- Stoodley
- Coordinates: 41°23′42″S 146°24′48″E﻿ / ﻿41.3949°S 146.4132°E
- Population: 48 (2016 census)
- Postcode(s): 7306
- Location: 31 km (19 mi) SE of Devonport
- LGA(s): Kentish
- Region: North West
- State electorate(s): Lyons
- Federal division(s): Lyons
Localities around Stoodley:
| Railton | Sunnyside | Sunnyside |
| Sheffield | Stoodley | Sunnyside |
| Sheffield | Beulah | Kimberley |

= Stoodley, Tasmania =

Stoodley is a locality and small rural community in the local government area of Kentish in the North West region of Tasmania.
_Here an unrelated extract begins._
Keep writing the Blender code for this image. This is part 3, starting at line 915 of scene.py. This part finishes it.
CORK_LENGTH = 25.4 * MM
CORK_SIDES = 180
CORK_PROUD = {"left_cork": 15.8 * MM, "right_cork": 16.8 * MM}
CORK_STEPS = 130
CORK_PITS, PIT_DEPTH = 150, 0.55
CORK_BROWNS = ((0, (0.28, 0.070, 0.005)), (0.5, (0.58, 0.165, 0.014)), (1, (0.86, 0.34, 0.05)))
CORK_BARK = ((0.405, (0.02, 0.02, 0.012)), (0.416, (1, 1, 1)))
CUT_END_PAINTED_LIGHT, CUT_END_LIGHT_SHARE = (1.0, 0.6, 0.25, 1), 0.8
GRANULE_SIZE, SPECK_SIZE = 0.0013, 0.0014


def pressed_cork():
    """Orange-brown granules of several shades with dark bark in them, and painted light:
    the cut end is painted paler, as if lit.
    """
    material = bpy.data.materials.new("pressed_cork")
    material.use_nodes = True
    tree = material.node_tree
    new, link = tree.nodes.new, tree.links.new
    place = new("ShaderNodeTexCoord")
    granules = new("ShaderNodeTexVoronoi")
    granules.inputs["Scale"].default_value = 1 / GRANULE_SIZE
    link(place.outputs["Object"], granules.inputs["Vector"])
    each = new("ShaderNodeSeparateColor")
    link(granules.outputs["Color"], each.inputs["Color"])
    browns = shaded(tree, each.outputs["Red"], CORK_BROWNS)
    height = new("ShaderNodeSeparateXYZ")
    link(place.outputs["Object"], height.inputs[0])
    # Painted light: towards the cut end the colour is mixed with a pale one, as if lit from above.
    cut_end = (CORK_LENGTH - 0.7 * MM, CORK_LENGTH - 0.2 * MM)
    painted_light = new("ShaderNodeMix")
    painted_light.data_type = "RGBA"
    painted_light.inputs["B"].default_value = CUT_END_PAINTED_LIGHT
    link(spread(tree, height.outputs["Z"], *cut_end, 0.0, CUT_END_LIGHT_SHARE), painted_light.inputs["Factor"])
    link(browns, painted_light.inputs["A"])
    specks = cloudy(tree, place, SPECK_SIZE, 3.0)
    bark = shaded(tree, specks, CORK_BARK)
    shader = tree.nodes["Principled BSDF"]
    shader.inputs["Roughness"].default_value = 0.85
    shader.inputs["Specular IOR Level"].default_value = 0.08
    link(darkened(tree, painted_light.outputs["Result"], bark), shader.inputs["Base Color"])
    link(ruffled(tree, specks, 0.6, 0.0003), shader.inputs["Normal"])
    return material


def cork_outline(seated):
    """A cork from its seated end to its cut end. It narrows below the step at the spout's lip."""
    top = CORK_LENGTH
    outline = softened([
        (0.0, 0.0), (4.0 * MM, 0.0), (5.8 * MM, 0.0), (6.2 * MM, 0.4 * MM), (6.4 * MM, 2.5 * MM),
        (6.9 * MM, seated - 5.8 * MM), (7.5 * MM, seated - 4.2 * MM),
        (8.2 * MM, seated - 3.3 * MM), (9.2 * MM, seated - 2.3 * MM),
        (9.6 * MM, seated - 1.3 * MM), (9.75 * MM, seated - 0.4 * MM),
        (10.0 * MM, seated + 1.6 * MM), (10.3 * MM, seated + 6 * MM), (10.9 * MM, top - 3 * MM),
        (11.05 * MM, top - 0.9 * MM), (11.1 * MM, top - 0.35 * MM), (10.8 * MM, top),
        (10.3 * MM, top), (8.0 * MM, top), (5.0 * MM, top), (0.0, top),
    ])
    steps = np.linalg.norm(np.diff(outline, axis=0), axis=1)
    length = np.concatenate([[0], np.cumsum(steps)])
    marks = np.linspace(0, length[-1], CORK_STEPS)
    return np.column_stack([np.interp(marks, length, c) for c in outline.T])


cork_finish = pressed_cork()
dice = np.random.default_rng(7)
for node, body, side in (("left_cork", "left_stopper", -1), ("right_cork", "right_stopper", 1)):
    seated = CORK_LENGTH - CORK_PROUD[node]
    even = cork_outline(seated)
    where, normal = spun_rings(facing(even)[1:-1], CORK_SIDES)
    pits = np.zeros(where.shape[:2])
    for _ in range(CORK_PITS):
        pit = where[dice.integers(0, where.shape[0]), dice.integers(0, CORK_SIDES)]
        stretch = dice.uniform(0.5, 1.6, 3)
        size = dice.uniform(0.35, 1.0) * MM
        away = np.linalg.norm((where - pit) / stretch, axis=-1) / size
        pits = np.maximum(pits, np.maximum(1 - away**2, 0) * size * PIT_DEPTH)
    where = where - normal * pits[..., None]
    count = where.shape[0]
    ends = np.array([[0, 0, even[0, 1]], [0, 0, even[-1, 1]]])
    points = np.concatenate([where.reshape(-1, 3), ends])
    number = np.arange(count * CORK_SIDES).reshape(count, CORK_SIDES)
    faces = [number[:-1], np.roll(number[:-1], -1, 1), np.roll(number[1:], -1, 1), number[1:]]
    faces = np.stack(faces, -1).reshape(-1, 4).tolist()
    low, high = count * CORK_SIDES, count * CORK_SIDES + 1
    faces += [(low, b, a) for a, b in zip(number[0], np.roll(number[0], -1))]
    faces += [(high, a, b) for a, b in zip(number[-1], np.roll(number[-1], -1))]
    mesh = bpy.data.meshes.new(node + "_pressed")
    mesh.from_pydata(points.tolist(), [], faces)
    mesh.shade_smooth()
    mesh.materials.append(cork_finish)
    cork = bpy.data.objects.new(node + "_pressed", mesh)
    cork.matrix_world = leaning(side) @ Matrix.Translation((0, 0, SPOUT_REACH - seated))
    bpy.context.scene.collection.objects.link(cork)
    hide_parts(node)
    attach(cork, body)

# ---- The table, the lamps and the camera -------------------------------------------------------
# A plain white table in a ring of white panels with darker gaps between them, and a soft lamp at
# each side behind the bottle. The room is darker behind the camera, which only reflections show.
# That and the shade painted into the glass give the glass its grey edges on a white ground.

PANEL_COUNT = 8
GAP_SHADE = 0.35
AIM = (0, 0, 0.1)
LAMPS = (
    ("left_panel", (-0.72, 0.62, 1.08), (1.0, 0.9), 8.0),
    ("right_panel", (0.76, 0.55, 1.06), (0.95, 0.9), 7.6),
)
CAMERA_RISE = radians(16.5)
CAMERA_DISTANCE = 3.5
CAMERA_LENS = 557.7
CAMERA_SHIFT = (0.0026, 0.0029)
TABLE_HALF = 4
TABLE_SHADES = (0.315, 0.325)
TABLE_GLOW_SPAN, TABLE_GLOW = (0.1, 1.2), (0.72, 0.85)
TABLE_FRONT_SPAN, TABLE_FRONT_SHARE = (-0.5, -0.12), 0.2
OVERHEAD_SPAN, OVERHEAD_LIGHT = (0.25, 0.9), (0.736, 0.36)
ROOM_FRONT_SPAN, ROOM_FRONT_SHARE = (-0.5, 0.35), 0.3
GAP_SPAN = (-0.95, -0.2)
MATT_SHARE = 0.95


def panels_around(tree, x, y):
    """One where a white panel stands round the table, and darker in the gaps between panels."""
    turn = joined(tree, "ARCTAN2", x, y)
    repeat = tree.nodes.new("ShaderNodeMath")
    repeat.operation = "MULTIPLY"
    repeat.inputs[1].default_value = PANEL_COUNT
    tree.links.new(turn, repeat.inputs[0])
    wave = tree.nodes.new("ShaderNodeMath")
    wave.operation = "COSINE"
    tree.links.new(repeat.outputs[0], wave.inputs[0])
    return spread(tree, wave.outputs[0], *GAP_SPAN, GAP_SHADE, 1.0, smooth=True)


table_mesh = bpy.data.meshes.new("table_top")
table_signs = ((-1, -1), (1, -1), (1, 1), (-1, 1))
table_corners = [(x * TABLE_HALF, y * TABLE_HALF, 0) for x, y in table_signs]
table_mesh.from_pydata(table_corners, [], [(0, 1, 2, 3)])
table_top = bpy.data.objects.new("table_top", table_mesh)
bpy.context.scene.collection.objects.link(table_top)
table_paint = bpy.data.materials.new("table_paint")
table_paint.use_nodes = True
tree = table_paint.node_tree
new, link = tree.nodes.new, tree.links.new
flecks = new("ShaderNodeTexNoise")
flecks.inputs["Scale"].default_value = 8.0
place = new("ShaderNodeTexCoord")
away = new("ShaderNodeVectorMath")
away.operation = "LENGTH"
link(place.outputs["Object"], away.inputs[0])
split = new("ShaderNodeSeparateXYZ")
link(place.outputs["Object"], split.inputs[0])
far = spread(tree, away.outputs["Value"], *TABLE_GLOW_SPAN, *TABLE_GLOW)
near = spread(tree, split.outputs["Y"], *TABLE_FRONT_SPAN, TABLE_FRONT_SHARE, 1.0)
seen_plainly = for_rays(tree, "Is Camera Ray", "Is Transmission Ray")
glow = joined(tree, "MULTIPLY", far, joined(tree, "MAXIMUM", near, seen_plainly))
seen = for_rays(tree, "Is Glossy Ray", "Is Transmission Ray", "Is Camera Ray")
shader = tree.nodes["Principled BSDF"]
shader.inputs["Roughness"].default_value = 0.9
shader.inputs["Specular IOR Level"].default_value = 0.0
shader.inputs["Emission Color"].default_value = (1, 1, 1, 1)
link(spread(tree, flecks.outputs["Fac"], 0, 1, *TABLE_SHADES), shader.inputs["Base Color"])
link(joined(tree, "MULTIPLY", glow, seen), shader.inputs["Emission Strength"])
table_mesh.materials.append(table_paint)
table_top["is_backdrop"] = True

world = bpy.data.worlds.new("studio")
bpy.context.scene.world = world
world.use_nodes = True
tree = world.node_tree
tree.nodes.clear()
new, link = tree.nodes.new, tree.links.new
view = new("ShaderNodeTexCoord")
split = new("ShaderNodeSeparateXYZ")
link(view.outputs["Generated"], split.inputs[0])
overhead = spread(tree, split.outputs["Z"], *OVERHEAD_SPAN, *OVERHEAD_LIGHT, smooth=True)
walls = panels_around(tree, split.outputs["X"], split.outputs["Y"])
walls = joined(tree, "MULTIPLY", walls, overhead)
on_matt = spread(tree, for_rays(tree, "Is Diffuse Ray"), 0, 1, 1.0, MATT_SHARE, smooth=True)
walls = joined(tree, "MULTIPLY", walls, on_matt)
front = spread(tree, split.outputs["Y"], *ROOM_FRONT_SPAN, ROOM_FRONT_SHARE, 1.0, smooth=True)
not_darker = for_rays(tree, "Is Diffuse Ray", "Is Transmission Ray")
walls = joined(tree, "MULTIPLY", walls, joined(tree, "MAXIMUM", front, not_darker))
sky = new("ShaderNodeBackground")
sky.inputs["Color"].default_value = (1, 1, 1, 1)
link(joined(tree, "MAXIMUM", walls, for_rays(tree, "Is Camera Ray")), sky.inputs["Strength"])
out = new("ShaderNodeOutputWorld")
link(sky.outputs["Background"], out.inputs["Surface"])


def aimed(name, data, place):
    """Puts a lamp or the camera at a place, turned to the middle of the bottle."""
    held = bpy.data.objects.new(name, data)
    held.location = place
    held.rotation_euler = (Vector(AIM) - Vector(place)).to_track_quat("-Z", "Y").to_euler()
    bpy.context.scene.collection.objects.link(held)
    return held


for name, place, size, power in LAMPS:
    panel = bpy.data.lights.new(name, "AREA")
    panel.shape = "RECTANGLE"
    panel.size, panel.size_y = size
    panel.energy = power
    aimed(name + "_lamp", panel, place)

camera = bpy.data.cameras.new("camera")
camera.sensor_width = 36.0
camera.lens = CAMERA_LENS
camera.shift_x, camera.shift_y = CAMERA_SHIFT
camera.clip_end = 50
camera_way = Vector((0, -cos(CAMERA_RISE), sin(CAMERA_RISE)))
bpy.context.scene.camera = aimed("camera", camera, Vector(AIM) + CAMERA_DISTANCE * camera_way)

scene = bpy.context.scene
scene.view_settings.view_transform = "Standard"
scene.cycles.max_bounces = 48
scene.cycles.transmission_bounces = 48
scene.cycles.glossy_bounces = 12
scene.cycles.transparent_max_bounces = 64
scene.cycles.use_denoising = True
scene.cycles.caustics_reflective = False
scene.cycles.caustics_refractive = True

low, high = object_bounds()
It is located about 31 km south-east of the town of Devonport.
The 2016 census determined a population of 48 for the state suburb of Stoodley.

==History==
Stoodley was gazetted as a locality in 1965.

==Geography==
The Dasher River forms a loop through the south-east corner of the locality, enclosing part of the Dasher River Conservation Area.

==Road infrastructure==
The B14 route (Sheffield Road) passes along the north-west boundary. Route C156 (Bridle Track Road) starts at an intersection with B14 in Sheffield and runs through Stoodley from west to east. Route C157 (Beulah Road) starts at an intersection with C156 and exits to the south.